▶ _THE REQUEST_: Extract from the listing each line in which the word "with" appears.

====== MATERIAL TO PROCESS

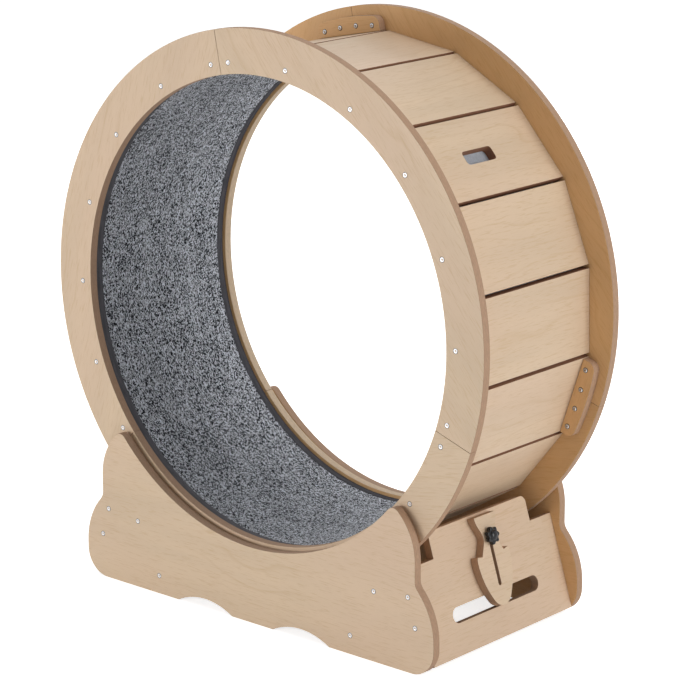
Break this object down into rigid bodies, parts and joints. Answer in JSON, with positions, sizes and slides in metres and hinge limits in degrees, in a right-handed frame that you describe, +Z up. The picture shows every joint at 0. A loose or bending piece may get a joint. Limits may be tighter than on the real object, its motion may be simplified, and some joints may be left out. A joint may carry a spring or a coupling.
{
  "type": "cat exercise wheel",
  "caption": "Upright exercise wheel for a cat: a carpet-lined drum of wooden slats between two ring boards, on rollers in a low wooden base with a sliding latch.",
  "frame": {"origin": "on the floor, under the middle of the wheel", "axes": "+Z up; Y along the wheel's axle line, with -Y the front side; +X towards the end with the latch"},
  "size_m": [0.91, 0.3874, 0.972],
  "materials": {
    "board": "satin, ash-coloured veneer",
    "mat": "heathered carpet",
    "screw_steel": "zinc-plated",
    "zinc_steel": "zinc-plated, dull",
    "bearing_steel": "ground",
    "roller_plastic": "matte",
    "knob_plastic": "glossy"
  },
  "bodies": {
    "base": {"front_side_panel": "board", "rear_side_panel": "board", "left_end_board": "board", "right_end_board": "board", "left_roller_board": "board", "right_roller_board": "board", "roller_bracket_front_left": "zinc_steel", "roller_bracket_front_right": "zinc_steel", "roller_bracket_rear_left": "zinc_steel", "roller_bracket_rear_right": "zinc_steel", "panel_screws": "screw_steel", "roller_axles": "zinc_steel", "bracket_screws": "screw_steel", "tee_nut": "screw_steel"},
    "wheel": {"front_ring_segment_1": "board", "front_ring_segment_2": "board", "front_ring_segment_3": "board", "rear_ring_segment_1": "board", "rear_ring_segment_2": "board", "rear_ring_segment_3": "board", "front_splice_1": "board", "front_splice_2": "board", "front_splice_3": "board", "rear_splice_1": "board", "rear_splice_2": "board", "rear_splice_3": "board", "slat_01": "board", "slat_02": "board", "slat_03": "board", "slat_04": "board", "slat_05": "board", "slat_06": "board", "slat_07": "board", "slat_08": "board", "slat_09": "board", "slat_10": "board", "slat_11": "board", "slat_12": "board", "slat_13": "board", "slat_14": "board", "slat_15": "board", "slat_16": "board", "slat_17": "board", "slat_18": "board", "running_mat": "mat", "ring_screws": "screw_steel", "splice_screws": "screw_steel"},
    "front_left_roller": {"roller_front_left": "roller_plastic", "bearing_front_left": "bearing_steel"},
    "front_right_roller": {"roller_front_right": "roller_plastic", "bearing_front_right": "bearing_steel"},
    "rear_left_roller": {"roller_rear_left": "roller_plastic", "bearing_rear_left": "bearing_steel"},
    "rear_right_roller": {"roller_rear_right": "roller_plastic", "bearing_rear_right": "bearing_steel"},
    "latch": {"latch_plate": "board"},
    "knob": {"star_knob": "knob_plastic", "knob_stud": "screw_steel", "stud_washer": "screw_steel"}
  },
  "joints": [
    {"name": "wheel_spin", "type": "hinge", "parent": "base", "child": "wheel", "pos_m": [0, 0, 0.517], "axis": [0, 1, 0], "continuous": true},
    {"name": "front_left_roller_spin", "type": "hinge", "parent": "base", "child": "front_left_roller", "pos_m": [-0.19823, -0.1645, 0.08501], "axis": [0, 1, 0], "continuous": true},
    {"name": "front_right_roller_spin", "type": "hinge", "parent": "base", "child": "front_right_roller", "pos_m": [0.19823, -0.1645, 0.08501], "axis": [0, 1, 0], "continuous": true},
    {"name": "rear_left_roller_spin", "type": "hinge", "parent": "base", "child": "rear_left_roller", "pos_m": [-0.19823, 0.1645, 0.08501], "axis": [0, 1, 0], "continuous": true},
    {"name": "rear_right_roller_spin", "type": "hinge", "parent": "base", "child": "rear_right_roller", "pos_m": [0.19823, 0.1645, 0.08501], "axis": [0, 1, 0], "continuous": true},
    {"name": "latch_slide", "type": "slide", "parent": "base", "child": "latch", "axis": [-0.3007, 0, 0.9537], "range_m": [0, 0.027]},
    {"name": "knob_turn", "type": "hinge", "parent": "base", "child": "knob", "pos_m": [0.3218, 0, 0.17165], "axis": [0.9537, 0, 0.3007], "range_deg": [0, 360]}
  ],
  "couplings": [
    {"joint": "front_left_roller_spin", "follows": "wheel_spin", "ratio": -22.75},
    {"joint": "front_right_roller_spin", "follows": "wheel_spin", "ratio": -22.75},
    {"joint": "rear_left_roller_spin", "follows": "wheel_spin", "ratio": -22.75},
    {"joint": "rear_right_roller_spin", "follows": "wheel_spin", "ratio": -22.75}
  ]
}
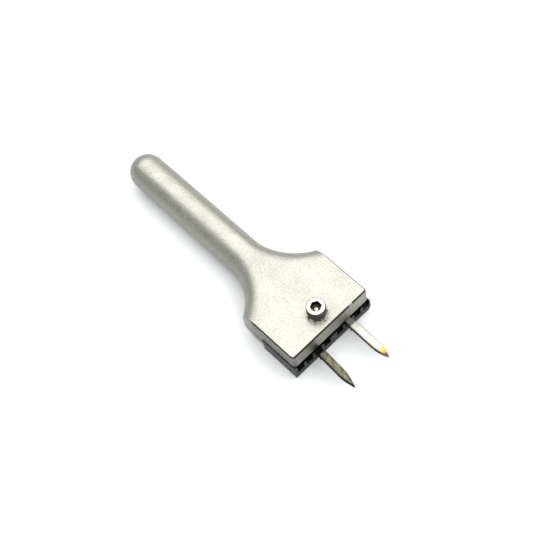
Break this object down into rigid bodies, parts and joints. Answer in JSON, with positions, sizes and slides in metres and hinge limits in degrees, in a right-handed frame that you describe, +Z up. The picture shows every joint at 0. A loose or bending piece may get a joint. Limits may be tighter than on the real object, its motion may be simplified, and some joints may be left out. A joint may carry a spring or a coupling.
{
  "type": "adjustable leather stitching punch",
  "caption": "Hand punch for leather: cast handle with a flared head, slotted comb jaw, clamp screw and interchangeable pointed prongs.",
  "frame": {"origin": "middle of the whole tool's footprint, on the surface that it lies on", "axes": "+X along the handle towards the prongs, +Z up out of the flat side with the screw head, +Y across the head"},
  "size_m": [0.123, 0.0368, 0.0197],
  "materials": {
    "satin_nickel_casting": "bead-blasted casting with satin nickel plate",
    "black_oxide_steel": "milled, black oxide",
    "zinc_plated_steel": "bright zinc plate, knurled side",
    "ground_tool_steel": "ground, straw-coloured at the point",
    "tempered_tool_steel": "brown temper colours, unpolished"
  },
  "bodies": {
    "handle": {"handle_casting": "satin_nickel_casting"},
    "screw": {"clamp_screw": "zinc_plated_steel"},
    "jaw": {"comb_jaw": "black_oxide_steel"},
    "right_prong": {"prong_right": "ground_tool_steel"},
    "left_prong": {"prong_left": "tempered_tool_steel"}
  },
  "joints": [
    {"name": "clamp_screw_turn", "type": "hinge", "parent": "handle", "child": "screw", "pos_m": [0.03514, 0.00005, 0.0156], "axis": [0, 0, 1], "range_deg": [0, 1440]},
    {"name": "comb_jaw_open", "type": "slide", "parent": "handle", "child": "jaw", "axis": [0, 0, 1], "range_m": [-0.0028, 0]},
    {"name": "right_prong_draw", "type": "slide", "parent": "jaw", "child": "right_prong", "axis": [1, -0.0087, 0], "range_m": [0, 0.012]},
    {"name": "left_prong_draw", "type": "slide", "parent": "jaw", "child": "left_prong", "axis": [0.9983, -0.0576, 0], "range_m": [0, 0.012]}
  ],
  "couplings": [
    {"joint": "clamp_screw_turn", "follows": "comb_jaw_open", "rad_per_m": -8976}
  ]
}
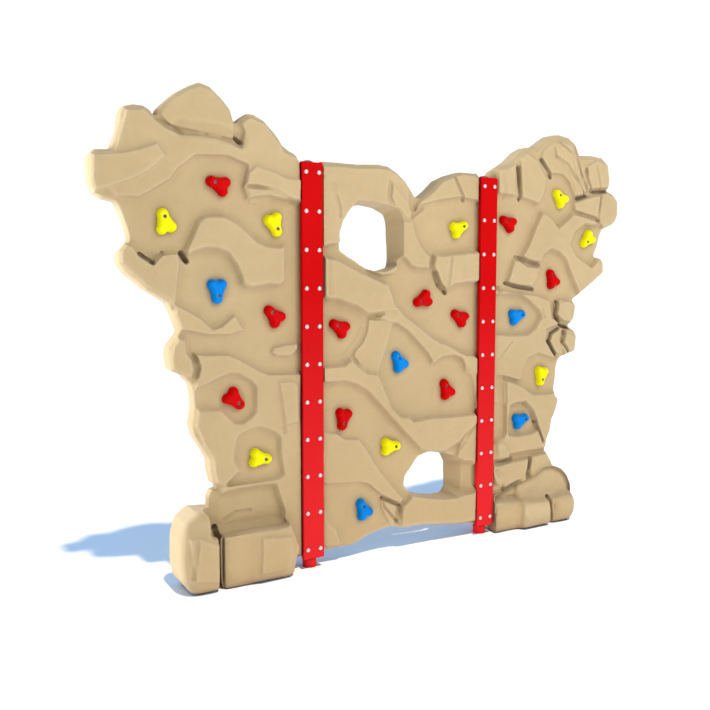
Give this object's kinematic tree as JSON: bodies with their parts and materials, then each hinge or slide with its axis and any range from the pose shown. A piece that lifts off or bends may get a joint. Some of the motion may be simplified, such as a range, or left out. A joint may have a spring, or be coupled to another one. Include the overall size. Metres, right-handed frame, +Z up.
{
  "type": "rock climbing wall",
  "caption": "Free-standing playground climbing wall: hollow moulded rock panels with through openings, joined at steel posts by bolted cover channels, with three-lobed bolt-on holds",
  "frame": {"origin": "centre of the wall's footprint, on the ground", "axes": "+X along the wall to the right as seen from the climbing side, -Y out of the climbing face towards the climber, +Z up"},
  "size_m": [3.44, 0.3, 2.502],
  "materials": {
    "rock_plastic": "roughcast sand-coloured moulded polyethylene with a fine grain",
    "red_steel": "glossy powder coat over galvanised steel",
    "cap_plastic": "weathered grey moulded cap",
    "bolt_steel": "bright plated steel",
    "insert_brass": "plain machined threaded insert",
    "red_plastic": "signal red cast resin, satin",
    "yellow_plastic": "sun yellow cast resin, satin",
    "blue_plastic": "sky blue cast resin, satin"
  },
  "bodies": {
    "root": {"left_panel": "rock_plastic", "centre_panel": "rock_plastic", "right_panel": "rock_plastic", "left_post": "red_steel", "left_post_foot": "red_steel", "left_post_cap": "cap_plastic", "left_front_channel": "red_steel", "left_back_channel": "red_steel", "left_seam_bolts": "bolt_steel", "left_seam_washers": "bolt_steel", "left_seam_nuts": "bolt_steel", "right_post": "red_steel", "right_post_foot": "red_steel", "right_post_cap": "cap_plastic", "right_front_channel": "red_steel", "right_back_channel": "red_steel", "right_seam_bolts": "bolt_steel", "right_seam_washers": "bolt_steel", "right_seam_nuts": "bolt_steel", "hold_bolts": "bolt_steel", "hold_inserts": "insert_brass", "hold_01_yellow": "yellow_plastic", "hold_02_blue": "blue_plastic", "hold_03_red": "red_plastic", "hold_04_red": "red_plastic", "hold_05_yellow": "yellow_plastic", "hold_06_red": "red_plastic", "hold_07_yellow": "yellow_plastic", "hold_08_red": "red_plastic", "hold_09_red": "red_plastic", "hold_10_blue": "blue_plastic", "hold_11_yellow": "yellow_plastic", "hold_12_blue": "blue_plastic", "hold_13_red": "red_plastic", "hold_14_red": "red_plastic", "hold_15_yellow": "yellow_plastic", "hold_16_red": "red_plastic", "hold_17_red": "red_plastic", "hold_18_blue": "blue_plastic", "hold_19_blue": "blue_plastic", "hold_20_yellow": "yellow_plastic", "hold_21_red": "red_plastic", "hold_22_yellow": "yellow_plastic", "hold_23_yellow": "yellow_plastic"}
  },
  "joints": []
}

============

▶ _TASK RESPONSE_:
Break this object down into rigid bodies, parts and joints. Answer in JSON, with positions, sizes and slides in metres and hinge limits in degrees, in a right-handed frame that you describe, +Z up. The picture shows every joint at 0. A loose or bending piece may get a joint. Limits may be tighter than on the real object, its motion may be simplified, and some joints may be left out. A joint may carry a spring or a coupling.
  "caption": "Upright exercise wheel for a cat: a carpet-lined drum of wooden slats between two ring boards, on rollers in a low wooden base with a sliding latch.",
  "frame": {"origin": "on the floor, under the middle of the wheel", "axes": "+Z up; Y along the wheel's axle line, with -Y the front side; +X towards the end with the latch"},
Break this object down into rigid bodies, parts and joints. Answer in JSON, with positions, sizes and slides in metres and hinge limits in degrees, in a right-handed frame that you describe, +Z up. The picture shows every joint at 0. A loose or bending piece may get a joint. Limits may be tighter than on the real object, its motion may be simplified, and some joints may be left out. A joint may carry a spring or a coupling.
  "caption": "Hand punch for leather: cast handle with a flared head, slotted comb jaw, clamp screw and interchangeable pointed prongs.",
  "frame": {"origin": "middle of the whole tool's footprint, on the surface that it lies on", "axes": "+X along the handle towards the prongs, +Z up out of the flat side with the screw head, +Y across the head"},
    "satin_nickel_casting": "bead-blasted casting with satin nickel plate",
Give this object's kinematic tree as JSON: bodies with their parts and materials, then each hinge or slide with its axis and any range from the pose shown. A piece that lifts off or bends may get a joint. Some of the motion may be simplified, such as a range, or left out. A joint may have a spring, or be coupled to another one. Include the overall size. Metres, right-handed frame, +Z up.
  "caption": "Free-standing playground climbing wall: hollow moulded rock panels with through openings, joined at steel posts by bolted cover channels, with three-lobed bolt-on holds",
    "rock_plastic": "roughcast sand-coloured moulded polyethylene with a fine grain",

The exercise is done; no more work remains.